A Culture in Mesopotamia!
But the best news is that Mesopotamia has awakened at last!
The Halaf culture, lasting one thousand years, was now first seen at Sakce Gözu, which is in Turkey near Syria. The most important site was located in what today is in the suburbs of Mosul, Iraq.
Halaf culture existed primarily in the valley of the Khabur River, although its beautiful pottery was found throughout Mesopotamia.
Bowls and plates are frequent finds. Nude female figures made of terracotta show traces of pigment as if clothes were painted on them. The earliest stamp seals known in the Near East began in the Halaf culture.
Greek Megaron: Prototype of Classic Temples!
It’s 5700 B.C. (TGD) in Sesclo of the Thessaly area of Greece. A new form of architecture has been developed. It’s called a “megaron house,” although later traditional megarons were not houses to live and sleep in, but were great halls for meetings, celebrations, and/or religious worship.
We don’t know the purpose of this oldest megaron. Maybe it was just the house of the most important or richest man.
It sits on the apex of the hill. (Where have we seen a structure on the highest place before?) Today, only the foundation remains, but we can learn much more from archaeological finds.
The megaron is surrounded by circular stone walls that separate it from the simple houses. It is rectangular and sits on an east-west axis. The foundation is stone. Finds indicate that the walls were brick and the roof was timber.
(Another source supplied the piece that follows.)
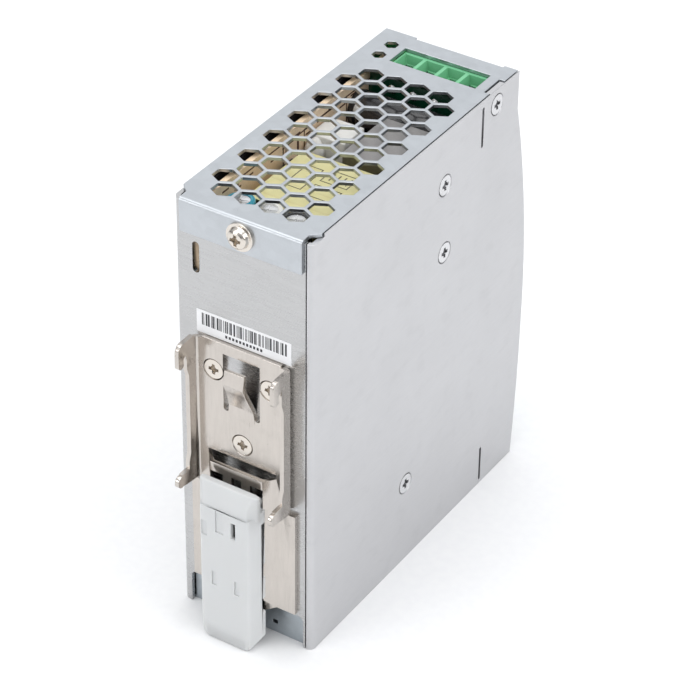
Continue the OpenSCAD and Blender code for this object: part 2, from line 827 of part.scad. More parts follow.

To enter, you walked through the porch, then the entrance to the main chamber. This chamber is almost square. It has a clay floor and a square clay hearth. On the northwest corner two oblong stone structures act as an area to prepare, serve, or assemble whatever is required. Three conical holes in the middle of the floor would have held the timbers that supported the roof.
Beyond the square room is the back room, possibly for storage. Later, a trapezoid area on the east would become a back porch.
Well! This is quite fancy for Greece! And the megaron is the prototype for the splendid temples of classic Greece.